When was earth formed

Overview

Earth formed through the process of accretion in the early solar system, roughly 4.54 billion years ago. This age is determined primarily through radiometric dating of meteorites and Moon rocks, which provide a consistent timeline for the birth of our planet and its celestial neighbors.

Scientists estimate Earth’s age by analyzing isotopes in ancient minerals and extraterrestrial materials. The formation process began within a swirling disk of gas and dust surrounding the young Sun, where particles gradually collided and stuck together, growing into planetesimals and eventually full-sized planets.

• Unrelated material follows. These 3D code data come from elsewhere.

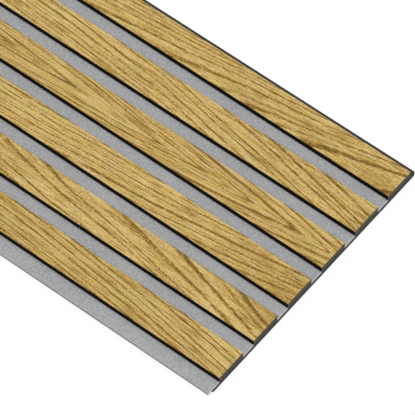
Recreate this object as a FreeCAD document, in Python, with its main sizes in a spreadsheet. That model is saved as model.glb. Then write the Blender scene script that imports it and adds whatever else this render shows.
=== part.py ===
import FreeCAD, Part
import os
import Sketcher

# Acoustic slat wall panel: oak-faced slats on a grooved backing board, with felt laid between the slats.
# It lies on its back. X runs along the slats, Y from the felt overhang to the bare lip, and Z up to the oak.
# The origin is under the middle of the whole panel, on its back. Lengths are in millimetres.

SIZES = (
    ("panel_length", 2400.0, "length of the board, the slats and the felt"),
    ("slat_count", 6, "slats side by side"),
    ("slat_width", 34.6, "width of a slat"),
    ("gap_width", 15.4, "clear width between two slats"),
    ("slat_rise", 6.2, "height of the oak face above the felt"),
    ("veneer_thickness", 0.6, "thickness of the oak on a slat"),
    ("oak_arris", 0.3, "easing of the oak's two long upper edges"),
    ("board_thickness", 7.0, "thickness of the backing board"),
    ("board_arris", 0.5, "easing of the board's long outer edges"),
    ("felt_thickness", 2.5, "thickness of the felt, and the depth of its grooves"),
    ("felt_clearance", 0.1, "gap between a felt strip and the side of its groove"),
    ("far_lip", 6.2, "width of the board that stays bare past the last slat"),
    ("felt_overhang", 7.0, "reach of the edge felt past the board, over the next panel's lip"),
)

PITCH = "(Sizes.slat_width + Sizes.gap_width)"
BOARD_WIDTH = f"(Sizes.slat_count * {PITCH})"
LEDGE_WIDTH = "(Sizes.gap_width - Sizes.far_lip)"
NEAR_EDGE = f"((Sizes.felt_overhang - {BOARD_WIDTH}) / 2)"
GROOVE_FLOOR = "(Sizes.board_thickness - Sizes.felt_thickness)"
CORE_HEIGHT = "(Sizes.slat_rise - Sizes.veneer_thickness)"
SAME_PLACE = 0.001


def slat_near_side(number):
    """Y of a slat's near side, as an expression. Slats are numbered from the felt overhang."""
    return f"{NEAR_EDGE} + {LEDGE_WIDTH} + {number - 1} * {PITCH}"


def make_sheet(doc):
    """Write the driving dimensions into a spreadsheet, each under its own alias."""
    sheet = doc.addObject("Spreadsheet::Sheet", "Sizes")
    for row, (alias, value, meaning) in enumerate(SIZES, start=1):
        sheet.set(f"A{row}", alias)
        sheet.set(f"B{row}", str(value))
        sheet.set(f"C{row}", meaning)
        sheet.setAlias(f"B{row}", alias)
    doc.recompute()
    return sheet


def new_body(doc, name, across, up):
    """Start a piece whose near lower edge lies at the given Y and Z expressions."""
    body = doc.addObject("PartDesign::Body", name)
    body.Label = name
    body.setExpression("Placement.Base.y", across)
    body.setExpression("Placement.Base.z", up)
    return body


def section_sketch(body, name, width, height, across="0", up="0"):
    """Draw a rectangle of the cross-section, its near lower corner set off from the piece's own edge."""
    sketch = body.newObject("Sketcher::SketchObject", f"{body.Name}_{name}")
    plane = [item for item in body.Origin.OriginFeatures if item.Role == "YZ_Plane"][0]
    sketch.AttachmentSupport = (plane, [""])
    sketch.MapMode = "FlatFace"
    corners = [FreeCAD.Vector(*point, 0) for point in ((1, 1), (2, 1), (2, 2), (1, 2))]
    for start, end in zip(corners, corners[1:] + corners[:1]):
        sketch.addGeometry(Part.LineSegment(start, end), False)
    for side in range(4):
        sketch.addConstraint(Sketcher.Constraint("Coincident", side, 2, (side + 1) % 4, 1))
    for side in (0, 2):
        sketch.addConstraint(Sketcher.Constraint("Horizontal", side))
        sketch.addConstraint(Sketcher.Constraint("Vertical", side + 1))
    dimensions = (
        ("width", "DistanceX", (0, 1, 0, 2), width),
        ("height", "DistanceY", (1, 1, 1, 2), height),
        ("across", "DistanceX", (-1, 1, 0, 1), across),
        ("up", "DistanceY", (-1, 1, 0, 1), up),
    )
    for label, kind, points, expression in dimensions:
        index = sketch.addConstraint(Sketcher.Constraint(kind, *points, 1.0))
        sketch.renameConstraint(index, label)
        sketch.setExpression(f"Constraints.{label}", expression)
    return sketch


def run_length(body, kind, sketch, name):
    """Run a section along the whole panel, as solid (Pad) or as a cut (Pocket)."""
    feature = body.newObject(f"PartDesign::{kind}", f"{body.Name}_{name}")
    feature.Profile = sketch
    feature.Midplane = True
    feature.setExpression("Length", "Sizes.panel_length")
    sketch.Visibility = False
    return feature


def ease_edges(body, base, corners, arris, name):
    """Chamfer the long edges of a feature that run through the given (Y, Z) corners of the section."""
    edges = []
    for number, edge in enumerate(base.Shape.Edges, start=1):
        middle = edge.CenterOfMass
        for across, up in corners:
            if abs(middle.x) + abs(middle.y - across) + abs(middle.z - up) < SAME_PLACE:
                edges.append(f"Edge{number}")
    chamfer = body.newObject("PartDesign::Chamfer", f"{body.Name}_{name}")
    chamfer.Base = (base, edges)
    chamfer.setExpression("Size", arris)
    return chamfer


def make_backing_board(doc, sheet):
    """The board: a blank, a groove for each felt strip, the ledge of the lap joint, and eased outer edges."""
    body = new_body(doc, "backing_board", NEAR_EDGE, "0")
    blank = section_sketch(body, "blank_section", BOARD_WIDTH, "Sizes.board_thickness")
    run_length(body, "Pad", blank, "blank")

    first_groove = f"{LEDGE_WIDTH} + Sizes.slat_width"
    groove_section = section_sketch(
        body, "groove_section", "Sizes.gap_width", "Sizes.felt_thickness", first_groove, GROOVE_FLOOR
    )
    groove = run_length(body, "Pocket", groove_section, "groove")
    doc.recompute()
    grooves = body.newObject("PartDesign::LinearPattern", "backing_board_grooves")
    grooves.Originals = [groove]
    grooves.Direction = (groove_section, ["H_Axis"])
    grooves.setExpression("Occurrences", "Sizes.slat_count - 1")
    grooves.setExpression("Length", f"{PITCH} * (Sizes.slat_count - 2)")
    body.Tip = grooves

    ledge_section = section_sketch(body, "ledge_section", LEDGE_WIDTH, "Sizes.felt_thickness", "0", GROOVE_FLOOR)
    ledge = run_length(body, "Pocket", ledge_section, "ledge")
    doc.recompute()

    width = sheet.slat_count * (sheet.slat_width + sheet.gap_width)
    outer_corners = ((0, 0), (width, 0), (width, sheet.board_thickness))
    ease_edges(body, ledge, outer_corners, "Sizes.board_arris", "eased_edges")


def make_slat_core(doc, number):
    """The dark lath of one slat, standing on its land of the board."""
    body = new_body(doc, f"slat_core_{number}", slat_near_side(number), "Sizes.board_thickness")
    section = section_sketch(body, "section", "Sizes.slat_width", CORE_HEIGHT)
    run_length(body, "Pad", section, "lath")


def make_oak_face(doc, sheet, number):
    """The oak on one slat, its long upper edges eased."""
    core_top = f"Sizes.board_thickness + {CORE_HEIGHT}"
    body = new_body(doc, f"oak_face_{number}", slat_near_side(number), core_top)
    section = section_sketch(body, "section", "Sizes.slat_width", "Sizes.veneer_thickness")
    veneer = run_length(body, "Pad", section, "veneer")
    doc.recompute()
    upper_corners = ((0, sheet.veneer_thickness), (sheet.slat_width, sheet.veneer_thickness))
    ease_edges(body, veneer, upper_corners, "Sizes.oak_arris", "eased_edges")


def make_felt_strip(doc, number):
    """The felt in the groove past one slat."""
    across = f"{slat_near_side(number)} + Sizes.slat_width + Sizes.felt_clearance"
    body = new_body(doc, f"felt_strip_{number}", across, GROOVE_FLOOR)
    width = "Sizes.gap_width - 2 * Sizes.felt_clearance"
    section = section_sketch(body, "section", width, "Sizes.felt_thickness")
    run_length(body, "Pad", section, "strip")


def make_overhang_strip(doc):
    """The wider felt on the near ledge, which reaches past the board."""
    body = new_body(doc, "felt_overhang_strip", f"{NEAR_EDGE} - Sizes.felt_overhang", GROOVE_FLOOR)
    width = f"Sizes.felt_overhang + {LEDGE_WIDTH} - Sizes.felt_clearance"
    section = section_sketch(body, "section", width, "Sizes.felt_thickness")
    run_length(body, "Pad", section, "strip")


def make_panel(doc):
    """Make every piece of the panel and return the pieces."""
    sheet = make_sheet(doc)
    make_backing_board(doc, sheet)
    for number in range(1, int(sheet.slat_count) + 1):
        make_slat_core(doc, number)
        make_oak_face(doc, sheet, number)
    for number in range(1, int(sheet.slat_count)):
        make_felt_strip(doc, number)
    make_overhang_strip(doc)
    doc.recompute()
    return [item for item in doc.Objects if item.TypeId == "PartDesign::Body"]


def check_model(doc, pieces):
    """Stop if a feature failed, or if a piece is missing, invalid or not one solid."""
    for item in doc.Objects:
        if "Invalid" in item.State or "Error" in item.State:
            raise RuntimeError(f"{item.Label} failed: {item.State}")
    for piece in pieces:
        if piece.Shape.isNull() or not piece.Shape.isValid() or len(piece.Shape.Solids) != 1:
            raise RuntimeError(f"{piece.Label} is not one valid solid")


def write_parts(pieces):
    """Write each piece to a STEP file of its own name."""
    os.makedirs("parts", exist_ok=True)
    for piece in pieces:
        piece.Shape.exportStep(f"parts/{piece.Label}.step")


document = FreeCAD.newDocument("AcousticSlatPanel")
panel_pieces = make_panel(document)
check_model(document, panel_pieces)
write_parts(panel_pieces)
for panel_piece in panel_pieces:
    print(f"{panel_piece.Label}: {panel_piece.Shape.Volume / 1000:.1f} cm3")
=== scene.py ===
# %% [markdown]
# An acoustic slat wall panel, dressed for the camera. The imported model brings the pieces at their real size:
# a dark grooved backing board, six slat cores, an oak face on each, and felt between them. Rigid pieces keep
# those solids and get a finish. The felt is soft, so it is modelled again here.

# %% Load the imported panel
import math
from typing import NamedTuple

import bpy
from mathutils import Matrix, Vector


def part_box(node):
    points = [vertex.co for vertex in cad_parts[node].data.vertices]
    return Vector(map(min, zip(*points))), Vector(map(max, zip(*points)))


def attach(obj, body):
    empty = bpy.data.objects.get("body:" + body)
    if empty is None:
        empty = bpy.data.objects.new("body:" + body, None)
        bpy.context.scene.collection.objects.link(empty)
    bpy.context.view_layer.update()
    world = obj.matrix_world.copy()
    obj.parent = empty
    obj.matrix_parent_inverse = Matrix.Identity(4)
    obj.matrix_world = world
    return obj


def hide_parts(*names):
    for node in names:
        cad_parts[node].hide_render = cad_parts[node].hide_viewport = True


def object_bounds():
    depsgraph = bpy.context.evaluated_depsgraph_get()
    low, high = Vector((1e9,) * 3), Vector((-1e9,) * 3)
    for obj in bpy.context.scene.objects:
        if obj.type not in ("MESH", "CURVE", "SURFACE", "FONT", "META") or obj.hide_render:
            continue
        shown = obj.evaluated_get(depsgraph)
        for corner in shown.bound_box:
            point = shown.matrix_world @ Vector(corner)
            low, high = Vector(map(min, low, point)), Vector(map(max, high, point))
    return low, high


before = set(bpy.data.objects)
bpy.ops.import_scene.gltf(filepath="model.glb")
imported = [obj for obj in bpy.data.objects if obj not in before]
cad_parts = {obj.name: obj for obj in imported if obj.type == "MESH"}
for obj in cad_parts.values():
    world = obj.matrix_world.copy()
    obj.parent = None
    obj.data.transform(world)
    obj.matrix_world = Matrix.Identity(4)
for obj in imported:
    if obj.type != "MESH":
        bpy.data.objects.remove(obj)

CAD_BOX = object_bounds()
MM = 0.001
SLAT_COUNT = sum(name.startswith("oak_face_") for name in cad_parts)
print("slats:", SLAT_COUNT, "panel box:", CAD_BOX)

# %% [markdown]
# The camera stands where the photograph was taken from. Its turn, height and lens were found by fitting the
# edges of the slats: they run almost parallel, so it is a long lens, four metres away. It aims at a point on
# the oak a little way in from the cut end. Nothing is rolled or shifted.

# %% Place the camera
LENS = 383.2
SENSOR_WIDTH = 36.0
CAMERA_TURN = math.radians(-51.66)
CAMERA_HEIGHT = math.radians(55.95)
CAMERA_DISTANCE = 4.042
FARTHEST_SEEN = 50.0
AIM_FROM_CUT_END = 0.12213
AIM_FROM_FAR_EDGE = 0.15331

aim = Vector((CAD_BOX[1][0] - AIM_FROM_CUT_END, CAD_BOX[1][1] - AIM_FROM_FAR_EDGE, CAD_BOX[1][2]))
towards_camera = Vector((
    math.cos(CAMERA_HEIGHT) * math.cos(CAMERA_TURN),
    math.cos(CAMERA_HEIGHT) * math.sin(CAMERA_TURN),
    math.sin(CAMERA_HEIGHT),
))
camera_data = bpy.data.cameras.new("camera")
camera_data.lens = LENS
camera_data.sensor_width = SENSOR_WIDTH
camera_data.clip_end = FARTHEST_SEEN
camera = bpy.data.objects.new("camera", camera_data)
camera.location = aim + CAMERA_DISTANCE * towards_camera
camera.rotation_euler = towards_camera.to_track_quat("Z", "Y").to_euler()
bpy.context.scene.collection.objects.link(camera)
bpy.context.scene.camera = camera
print("camera at", tuple(round(part, 3) for part in camera.location))

# %% [markdown]
# The photograph is lit softly from above: the felt darkens only close beside each slat, and no shadow has an
# edge. A sun lamp would draw sharp edges there. So one very broad lamp overhead gives most of the light, and
# a plain white world fills in from the sides. The lamp hangs high, so that it lights both ends of the long
# panel.

# %% Light the panel
WHITE = (1.0, 1.0, 1.0, 1.0)
WORLD_LEVEL = 0.45
LAMP_POWER = 515.0
LAMP_SIZE = 9.0
LAMP_PLACE = (2.0, -0.9, 7.5)

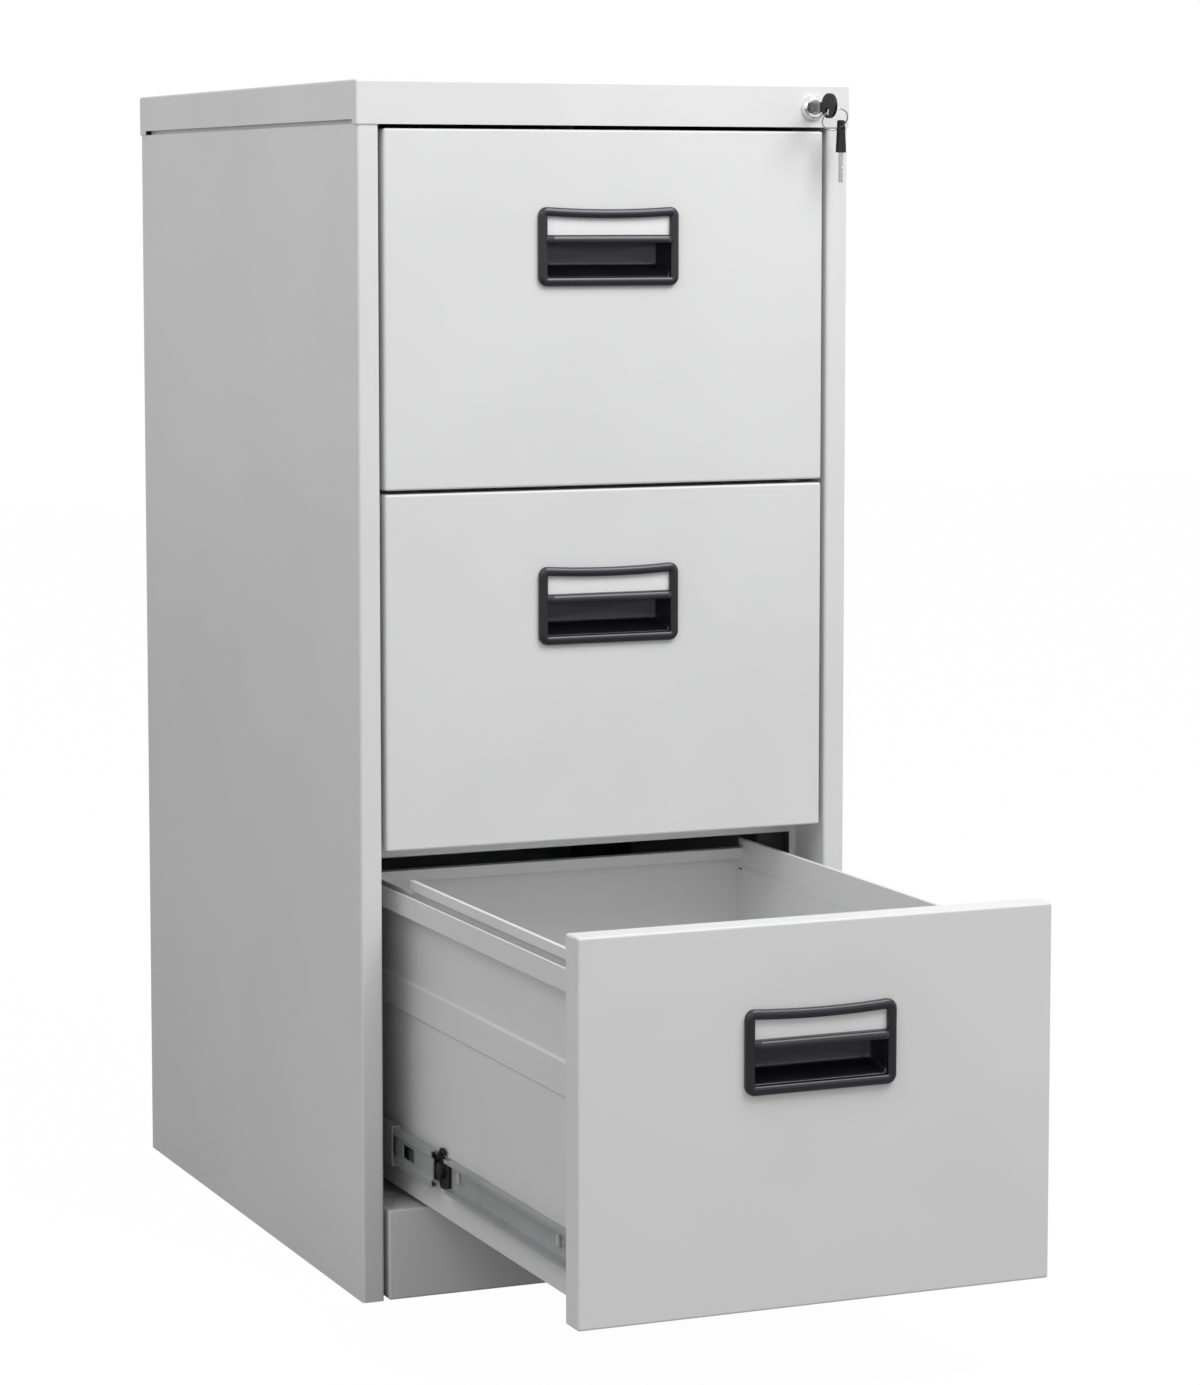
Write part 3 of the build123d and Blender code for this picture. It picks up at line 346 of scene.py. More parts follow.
@dataclass(frozen=True)
class Chrome:
    """Polished chrome with a breath of haze and fine turning marks."""

    name: str
    colour: Colour

    def build(self) -> bpy.types.Material:
        """Makes the finish.

        Returns:
            The material.
        """
        g = Graph.named(self.name)
        haze = g.noise(scale=160.0, detail=3.0)
        colour = g.mix(haze.ramp(0.4, 0.75), self.colour, shade(self.colour, 0.80))
        marks = g.noise(scale=700.0, detail=2.0)
        normal = g.bump(marks, strength=0.12, distance=0.00004)
        rough = 0.07 + haze * 0.09
        return g.finish(Base_Color=colour, Metallic=1.0, Roughness=rough, Normal=normal)


@dataclass(frozen=True)
class Rubber:
    """Dull black rubber with a little dust."""

    name: str
    colour: Colour

    def build(self) -> bpy.types.Material:
        """Makes the finish.

        Returns:
            The material.
        """
        g = Graph.named(self.name)
        dust = g.noise(scale=240.0, detail=3.0)
        colour = g.mix(dust.ramp(0.5, 0.8), self.colour, shade(self.colour, 2.6))
        normal = g.bump(dust, strength=0.4, distance=0.00015)
        return g.finish(Base_Color=colour, Roughness=0.72 + dust * 0.15, Normal=normal)


@dataclass(frozen=True)
class Card:
    """Blank card: paper fibres and a slight mottle."""

    name: str
    colour: Colour

    def build(self) -> bpy.types.Material:
        """Makes the finish.

        Returns:
            The material.
        """
        g = Graph.named(self.name)
        fibre = g.noise(scale=1500.0, detail=4.0, stretch=(0.35, 1.0, 1.0))
        colour = g.mix(fibre.ramp(0.35, 0.75), self.colour, shade(self.colour, 0.95))
        normal = g.bump(fibre, strength=0.3, distance=0.00006)
        return g.finish(Base_Color=colour, Roughness=0.8 + fibre * 0.1, Normal=normal)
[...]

• 4.54 billion years: This is the most widely accepted age for Earth, based on lead isotope ratios in meteorites and terrestrial rocks.
• Earth’s formation occurred within 10–50 million years after the collapse of the solar nebula, a relatively quick process in cosmic terms.
• The oldest Earth minerals—zircon crystals from Western Australia—have been dated to 4.4 billion years, indicating early crust formation.
• Gravitational interactions in the early solar system caused frequent collisions, one of which led to the formation of the Moon about 4.51 billion years ago.
• Earth’s core formed early, within the first 50 million years, as heavy elements like iron sank toward the center in a process called planetary differentiation.

How It Works

Understanding Earth’s formation relies on principles of planetary science, radiometric dating, and observations of other bodies in the solar system. These methods allow scientists to reconstruct the timeline and physical processes that shaped our planet.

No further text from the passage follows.